START STORED DATA
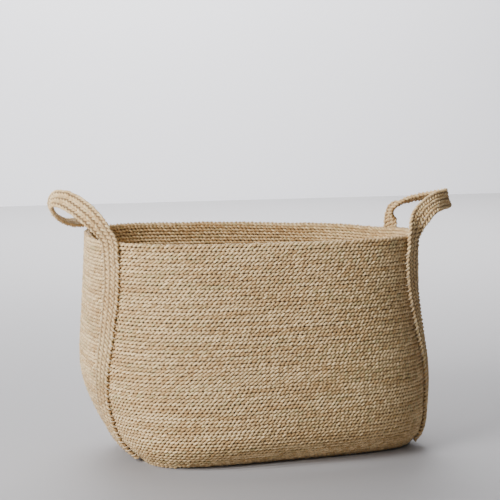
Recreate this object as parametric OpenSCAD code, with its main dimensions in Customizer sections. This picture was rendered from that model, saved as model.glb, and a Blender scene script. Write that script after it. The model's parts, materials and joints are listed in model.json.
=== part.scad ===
// Soft oval storage basket of plaited jute with two strap handles.
// One three-strand plait stands on edge and is coiled into an oval floor. It
// then carries on round and round as the wall, each course sewn to the one
// below. Two straps, each of three plaits sewn side by side, run up the
// outside of the short ends, stand above the rim as hand loops and run down
// again. The free part of each strap bends along the rim as a soft hinge.
//
// The origin is on the floor under the middle of the basket and +Z is up.
// The long side runs along X and the front faces -Y.

/* [Plait] */
// Width of one plait, which is the thickness of the wall and the floor
plait_w = 8; // [7:0.5:9]
// Thickness of one plait, which is the height of one course
plait_t = 4.4; // [4:0.1:5]

/* [Basket] */
// Number of courses from the floor to the rim
courses = 63; // [58:1:70]
// Length of the floor along X
floor_l = 352; // [320:2:380]
// Depth of the floor along Y
floor_d = 186; // [170:2:200]
// Length of the wall where it bulges most
belly_l = 430; // [400:2:450]
// Depth of the wall where it bulges most
belly_d = 296; // [270:2:320]
// Length of the opening over the outside of the rim
rim_l = 414; // [400:2:430]
// Depth of the opening over the outside of the rim
rim_d = 262; // [240:2:280]
// How far the rim sags at its back right corner
rim_sag = 8; // [0:1:10]

/* [Handles] */
// Height of the hinge line of a handle above the rim
hinge_h = 4; // [3:0.5:6]
// Gap between two plaits of a strap
strap_gap = 0.2; // [0.1:0.1:0.6]
// Gap between a strap and the wall behind it
strap_lift = 0.4; // [0.3:0.1:1]
// Pitch of the whip stitches along the edges of a strap
stitch_pitch = 7.5; // [6:0.5:12]
// Diameter of the sewing thread
thread_d = 1.2; // [0.8:0.1:1.6]

/* [Hidden] */

jute = "burlywood";
jute_light = "wheat";
thread = "navajowhite";

wall_h = courses * plait_t;
around = 64;
wall_parts = 6;
rim_from = 1 - 1 / courses;
leg_from = 0.03;
leg_rings = 26;
loop_rings = 40;
sides = 8;

// Outline of the wall at five heights. Each row holds the share of the
// height, half length, half depth, shift along X, shift along Y, squareness
// of the oval and its turn about Z in degrees.
levels = [
    [0.00, floor_l / 2, floor_d / 2, 22, 6, 5, 5],
    [0.10, floor_l / 2 + 22, floor_d / 2 + 34, 13, -10, 3, 4],
    [0.35, belly_l / 2, belly_d / 2, 0, 0, 2.9, 1.5],
    [0.65, belly_l / 2 - 4, belly_d / 2 - 1, -3, 5, 2.8, -2],
    [1.00, rim_l / 2, rim_d / 2, -5, -10, 2.9, -6]];
sag_bearing = 35;

// Bearing of each strap leg from the middle of the basket, by share of the
// height
left_front = [[0, 191.5], [0.13, 193.5], [0.3, 197], [0.41, 198.4], [0.65, 199.6], [0.8, 201], [1, 201.3]];
left_back = [[0, 154], [0.5, 154], [1, 154.5]];
right_front = [[0, -14], [0.4, -21.5], [0.65, -27.5], [0.75, -31], [0.9, -34], [1, -34.5]];
right_back = [[0, 20], [0.5, 15], [1, 11]];

// Middle line of each hand loop between its legs, and the direction across
// the strap there from its inner to its outer edge
left_loop = [
    [[-207, -77, 290], [0.4, -0.9, 0.1]],
    [[-215, -69, 300], [0.6, -0.6, 0.3]],
    [[-228, -51, 313], [0.53, -0.2, 0.63]],
    [[-243, -28, 323], [0.59, 0.2, 0.6]],
    [[-254, -4, 321], [0.3, 0.6, 0.7]],
    [[-250, 18, 305], [-0.27, 0.7, 0.66]],
    [[-235, 37, 292], [-0.5, 0.75, 0.4]],
    [[-218, 55, 286], [-0.56, 0.78, 0.27]],
    [[-203, 72, 286], [-0.5, 0.8, 0.2]],
    [[-192, 83, 291], [-0.25, 0.95, 0.1]],
    [[-188, 89, 289], [0, 1, 0]]];
right_loop = [
    [[170, -115, 290], [0.5, 0.85, 0]],
    [[180, -108, 297], [0.9, 0.2, -0.1]],
    [[194, -97, 307], [0.85, -0.35, -0.3]],
    [[215, -80, 314], [0.6, 0, -0.75]],
    [[237, -58, 315], [0.3, 0.3, -0.9]],
    [[237, -36, 315], [0.6, 0.3, -0.6]],
    [[222, -17, 314], [0.75, 0.6, -0.3]],
    [[208, -1, 309], [0.79, 0.61, -0.14]],
    [[197, 14, 301], [0.6, 0.75, 0]],
    [[194, 28, 292], [0.05, 1, 0]],
    [[197, 37, 285], [0.1, 1, 0]]];

// Each handle's front and back leg, with the way that the outer edge of the
// loop points there along the hinge line, which runs from front to back
left_legs = [[left_front, -1], [left_back, 1]];
right_legs = [[right_front, 1], [right_back, 1]];
root_lift = 3;

function unit(v) = v / norm(v);
function signed_power(v, e) = sign(v) * pow(abs(v), e);
function turned(p, a) = [p[0] * cos(a) - p[1] * sin(a), p[0] * sin(a) + p[1] * cos(a)];

// Slope and value of a smooth curve through rows whose first entry rises
function row_slope(rows, i) =
    let (a = max(i - 1, 0), b = min(i + 1, len(rows) - 1))
    (rows[b] - rows[a]) / (rows[b][0] - rows[a][0]);
function row_at(rows, t) =
    let (
        i = max([for (k = [0 : len(rows) - 2]) if (k == 0 || rows[k][0] <= t) k]),
        h = rows[i + 1][0] - rows[i][0],
        s = (t - rows[i][0]) / h)
    (2 * pow(s, 3) - 3 * pow(s, 2) + 1) * rows[i]
    + (pow(s, 3) - 2 * pow(s, 2) + s) * h * row_slope(rows, i)
    + (3 * pow(s, 2) - 2 * pow(s, 3)) * rows[i + 1]
    + (pow(s, 3) - pow(s, 2)) * h * row_slope(rows, i + 1);

// A point of the wall at a share of the height and an angle round the oval,
// moved in from the outside by inset
function wall_point(t, angle, inset = 0) =
    let (
        row = row_at(levels, t),
        flat = turned([
            row[3] + (row[1] - inset) * signed_power(cos(angle), 2 / row[5]),
            row[4] + (row[2] - inset) * signed_power(sin(angle), 2 / row[5])], row[6]),
        sag = rim_sag * pow(max(0, cos(angle - sag_bearing)), 6) * pow(t, 5))
    [flat[0], flat[1], wall_h * t - sag];

// The angle round the oval at which the wall lies at a bearing, by halving
function to_bearing(t, angle, bearing) =
    let (p = wall_point(t, angle), a = atan2(p[1], p[0]) - bearing)
    a - 360 * round(a / 360);
function angle_at(t, bearing, low, high, steps = 16) =
    let (middle = (low + high) / 2)
    steps == 0 ? middle
    : to_bearing(t, middle, bearing) > 0 ? angle_at(t, bearing, low, middle, steps - 1)
    : angle_at(t, bearing, middle, high, steps - 1);
function at_bearing(t, bearing) = wall_point(t, angle_at(t, bearing, bearing - 60, bearing + 60));
function out_of_wall(t, bearing) =
    unit(cross(
        at_bearing(t, bearing + 1) - at_bearing(t, bearing - 1),
        at_bearing(min(t + 0.02, 1), bearing) - at_bearing(min(t + 0.02, 1) - 0.04, bearing)));

// One ring of the outline of a plait, flat across the strap
function plait_ring(middle, across, out) = [for (k = [0 : sides - 1])
    let (a = 360 * (k + 0.5) / sides)
    middle + across * cos(a) * plait_w / 2 / cos(180 / sides)
    + out * sin(a) * plait_t / 2 / cos(180 / sides)];

// The two triangles of a face with four corners
function split(a, b, c, d) = [[a, b, c], [a, c, d]];

// Faces of a closed tube of rings, each of n points
function tube_faces(rings, n) = concat(
    [[for (k = [n - 1 : -1 : 0]) k]],
    [for (r = [0 : rings - 2], k = [0 : n - 1])
        each split(r * n + k, r * n + (k + 1) % n, (r + 1) * n + (k + 1) % n, (r + 1) * n + k)],
    [[for (k = [0 : n - 1]) (rings - 1) * n + k]]);

module tube(rings) {
    polyhedron(
        points = [for (ring = rings) each ring],
        faces = tube_faces(len(rings), len(rings[0])),
        convexity = 6);
}

// A run of wall courses between two shares of the height
module wall_run(from, to, steps) {
    heights = [for (i = [0 : steps]) from + (to - from) * i / steps];
    profile = concat(
        [for (t = heights) [t, 0]],
        [for (i = [steps : -1 : 0]) [heights[i], plait_w]]);
    n = len(profile);
    polyhedron(
        points = [for (j = [0 : around - 1], p = profile) wall_point(p[0], 360 * j / around, p[1])],
        faces = [for (j = [0 : around - 1], k = [0 : n - 1])
            let (next = (j + 1) % around, up = (k + 1) % n)
            each split(j * n + k, j * n + up, next * n + up, next * n + k)],
        convexity = 8);
}

module base_start_row() {
    row_l = floor_l - floor_d;
    start = levels[0];
    color(jute)
        rotate([0, 0, start[6]])
            translate([start[3], start[4], 0])
                linear_extrude(plait_w)
                    start_row_outline(row_l, plait_t);
}

// A straight row with round ends, seen from above
module start_row_outline(row_l, row_w) {
    square([row_l, row_w], center = true);
    for (side = [-1, 1])
        translate([side * row_l / 2, 0])
            circle(d = row_w, $fn = 24);
}

module base_coil() {
    start = levels[0];
    color(jute)
        linear_extrude(plait_w)
            difference() {
                polygon([for (j = [0 : around - 1])
                    let (p = wall_point(0, 360 * j / around, plait_w))
                    [p[0], p[1]]]);
                rotate(start[6])
                    translate([start[3], start[4]])
                        start_row_outline(floor_l - floor_d, plait_t);
            }
}

module wall_coil(i) {
    color(jute)
        wall_run((i - 1) / wall_parts * rim_from, i / wall_parts * rim_from, 3);
}

module rim_course() {
    color(jute_light)
        wall_run(rim_from, 1, 1);
}

// Middle, across and out directions of plait k of a strap leg at height t
function leg_frame(leg, k, t) =
    let (
        bearing = row_at(leg, t)[1],
        here = at_bearing(t, bearing),
        out_here = out_of_wall(t, bearing),
        side = unit(cross([0, 0, 1], out_here)),
        moved = here + side * (k - 2) * (plait_w + strap_gap),
        own = atan2(moved[1], moved[0]),
        out = out_of_wall(t, own),
        point = at_bearing(t, own))
    [point + out * (plait_t / 2 + strap_lift), unit(cross([0, 0, 1], out)), out];

module leg_plait(leg, k) {
    frames = [for (i = [0 : leg_rings]) leg_frame(leg, k, leg_from + (1 - leg_from) * i / leg_rings)];
    color(jute_light)
        tube([for (f = frames) plait_ring(f[0], f[1], f[2])]);
}

// Rows of one hand loop: distance along it, middle line and across direction
function hinge_point(leg) = leg_frame(leg, 2, 1)[0] + [0, 0, hinge_h];
function hinge_line(legs) = unit(hinge_point(legs[1][0]) - hinge_point(legs[0][0]));
function loop_root(legs, i) =
    [hinge_point(legs[i][0]) + [0, 0, root_lift], hinge_line(legs) * legs[i][1]];
function loop_keys(legs, loop) = concat([loop_root(legs, 0)], loop, [loop_root(legs, 1)]);
function run_up_to(keys, i) = i == 0 ? 0 : run_up_to(keys, i - 1) + norm(keys[i][0] - keys[i - 1][0]);
function loop_rows(keys) = [for (i = [0 : len(keys) - 1])
    concat([run_up_to(keys, i)], keys[i][0], unit(keys[i][1]))];

// Middle, across and out directions at distance s along plait k of a loop
function loop_frame(rows, k, s) =
    let (
        row = row_at(rows, s),
        ahead = row_at(rows, s + 0.5) - row_at(rows, s - 0.5),
        along = unit([ahead[1], ahead[2], ahead[3]]),
        lean = [row[4], row[5], row[6]],
        across = unit(lean - along * (lean * along)))
    [[row[1], row[2], row[3]] + across * (k - 2) * (plait_w + strap_gap), across, cross(across, along)];

module loop_plait(legs, loop, k) {
    rows = loop_rows(loop_keys(legs, loop));
    length = rows[len(rows) - 1][0];
    frames = [for (i = [0 : loop_rings]) loop_frame(rows, k, length * i / loop_rings)];
    color(jute_light)
        tube([for (f = frames) plait_ring(f[0], f[1], f[2])]);
}

// Whip stitches that stand beside both edges of a strap leg
module leg_stitches(leg) {
    count = floor((1 - leg_from) * wall_h / stitch_pitch) - 1;
    color(thread)
        for (i = [1 : count], edge = [1, 3]) {
            frame = leg_frame(leg, edge, leg_from + i * stitch_pitch / wall_h);
            beside = (edge - 2) * (plait_w / 2 + thread_d);
            stitch(frame[0] + frame[1] * beside, frame[1], frame[2]);
        }
}

// One stitch, a short bar of thread from the wall to the face of the strap
module stitch(middle, across, out) {
    up = cross(out, across);
    multmatrix([
        [across[0], up[0], out[0], middle[0]],
        [across[1], up[1], out[1], middle[1]],
        [across[2], up[2], out[2], middle[2]],
        [0, 0, 0, 1]])
        cube([thread_d, thread_d, plait_t], center = true);
}

base_start_row();
base_coil();
for (i = [1 : wall_parts])
    wall_coil(i);
rim_course();
for (k = [1 : 3]) {
    leg_plait(left_front, k);
    leg_plait(left_back, 4 - k);
    leg_plait(right_front, k);
    leg_plait(right_back, k);
    loop_plait(left_legs, left_loop, k);
    loop_plait(right_legs, right_loop, k);
}
leg_stitches(left_front);  // left_front_stitches
leg_stitches(left_back);  // left_back_stitches
leg_stitches(right_front);  // right_front_stitches
leg_stitches(right_back);  // right_back_stitches
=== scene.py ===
"""Visual model of a soft storage basket coiled from plaited jute.

The wall is one three-strand plait wound in a helix, the floor the same plait
in an oval spiral, and each handle a strap of three plaits that runs up the
wall, stands above the rim as a loop and runs down again. The shapes follow
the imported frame: the wall's surface is surveyed with rays, the straps' middle
lines are read from the frame's own tubes, and their legs are laid on the wall.
"""
from __future__ import annotations

import json
import logging
import math
from collections import defaultdict
from dataclasses import dataclass, field, replace
from enum import Enum

import bpy
import numpy as np
from mathutils import Euler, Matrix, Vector
from mathutils.bvhtree import BVHTree

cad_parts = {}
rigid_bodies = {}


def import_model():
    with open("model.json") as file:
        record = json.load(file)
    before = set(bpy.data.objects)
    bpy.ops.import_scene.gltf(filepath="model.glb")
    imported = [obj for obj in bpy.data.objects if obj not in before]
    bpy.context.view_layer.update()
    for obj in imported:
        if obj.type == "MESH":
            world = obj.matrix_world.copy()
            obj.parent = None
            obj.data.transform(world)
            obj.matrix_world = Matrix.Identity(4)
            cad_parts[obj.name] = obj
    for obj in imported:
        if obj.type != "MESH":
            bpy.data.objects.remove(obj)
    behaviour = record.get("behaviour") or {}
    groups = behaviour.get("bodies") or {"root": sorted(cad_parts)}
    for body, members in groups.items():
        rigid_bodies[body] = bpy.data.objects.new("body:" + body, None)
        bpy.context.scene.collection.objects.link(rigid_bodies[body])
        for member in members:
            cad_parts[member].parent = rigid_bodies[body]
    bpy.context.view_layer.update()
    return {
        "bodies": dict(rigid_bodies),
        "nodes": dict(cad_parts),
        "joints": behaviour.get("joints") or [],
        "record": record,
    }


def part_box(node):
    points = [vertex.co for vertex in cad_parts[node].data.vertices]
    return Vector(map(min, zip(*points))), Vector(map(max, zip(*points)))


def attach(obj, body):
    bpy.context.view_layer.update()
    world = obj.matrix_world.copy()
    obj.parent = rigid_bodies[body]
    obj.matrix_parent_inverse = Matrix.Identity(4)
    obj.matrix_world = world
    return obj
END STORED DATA
● EXERCISE REQUIREMENTS:
Starting with the line with "base_start_row();" and ending with the line with "before = set(bpy.data.objects)", extract every line exactly and nothing outside that span.

● PROBLEM SOLUTION:
base_start_row();
base_coil();
for (i = [1 : wall_parts])
    wall_coil(i);
rim_course();
for (k = [1 : 3]) {
    leg_plait(left_front, k);
    leg_plait(left_back, 4 - k);
    leg_plait(right_front, k);
    leg_plait(right_back, k);
    loop_plait(left_legs, left_loop, k);
    loop_plait(right_legs, right_loop, k);
}
leg_stitches(left_front);  // left_front_stitches
leg_stitches(left_back);  // left_back_stitches
leg_stitches(right_front);  // right_front_stitches
leg_stitches(right_back);  // right_back_stitches
=== scene.py ===
"""Visual model of a soft storage basket coiled from plaited jute.

The wall is one three-strand plait wound in a helix, the floor the same plait
in an oval spiral, and each handle a strap of three plaits that runs up the
wall, stands above the rim as a loop and runs down again. The shapes follow
the imported frame: the wall's surface is surveyed with rays, the straps' middle
lines are read from the frame's own tubes, and their legs are laid on the wall.
"""
from __future__ import annotations

import json
import logging
import math
from collections import defaultdict
from dataclasses import dataclass, field, replace
from enum import Enum

import bpy
import numpy as np
from mathutils import Euler, Matrix, Vector
from mathutils.bvhtree import BVHTree

cad_parts = {}
rigid_bodies = {}


def import_model():
    with open("model.json") as file:
        record = json.load(file)
    before = set(bpy.data.objects)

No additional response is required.